In a 2011 interview with the Southern Poverty Law Center, Daryl
Johnson, the leader of the team that produced the report, argued that
following the controversy, DHS's examination of such threats suffered,
stating "Since our report was leaked, DHS has not released a single
report of its own on this topic. Not anything dealing with non-Islamic
domestic extremism—whether it's anti-abortion extremists, white
supremacists, 'sovereign citizens,' eco-terrorists, the whole gamut."
The
threat from al Qaeda and its associated forces has changed
significantly since 9/11. Today, almost 13 years after 9/11, al Qaeda
has not successfully conducted another attack inside the United States.

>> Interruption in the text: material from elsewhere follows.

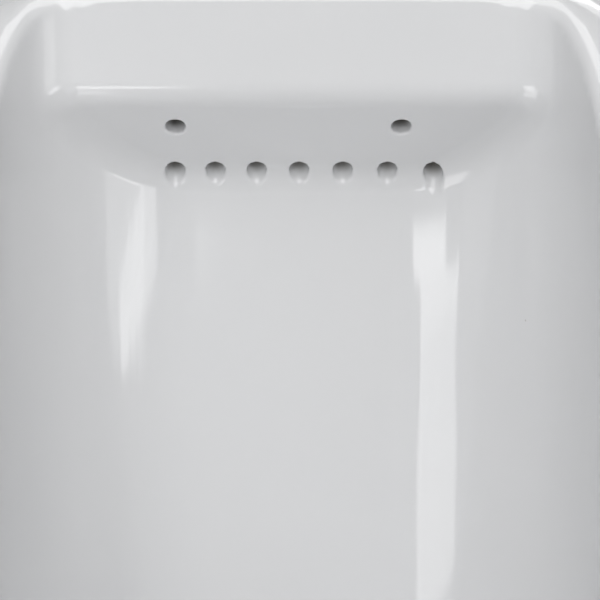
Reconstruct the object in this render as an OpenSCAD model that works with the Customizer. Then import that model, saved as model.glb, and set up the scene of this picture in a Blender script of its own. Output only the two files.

And since 2011, no individual charged with plotting to conduct an al
Qaeda-inspired terrorist attack inside the United States has acted with
more than one accomplice. This demonstrates the difficulties today of
forming a jihadist group sufficiently large enough to conduct a complex
attack anything on the scale of 9/11, and is a tribute to the success of
law enforcement agencies in detecting and deterring jihadist terrorist
activity.
Today
in the United States, al Qaeda-type terrorism is the province of
individuals with no real connection to foreign terrorists, aside from
reading their propaganda online. Given this, it becomes harder to
explain, in terms of American national security, why violence by
homegrown right wing extremists receives substantially less attention
than does violence by homegrown jihadist militants.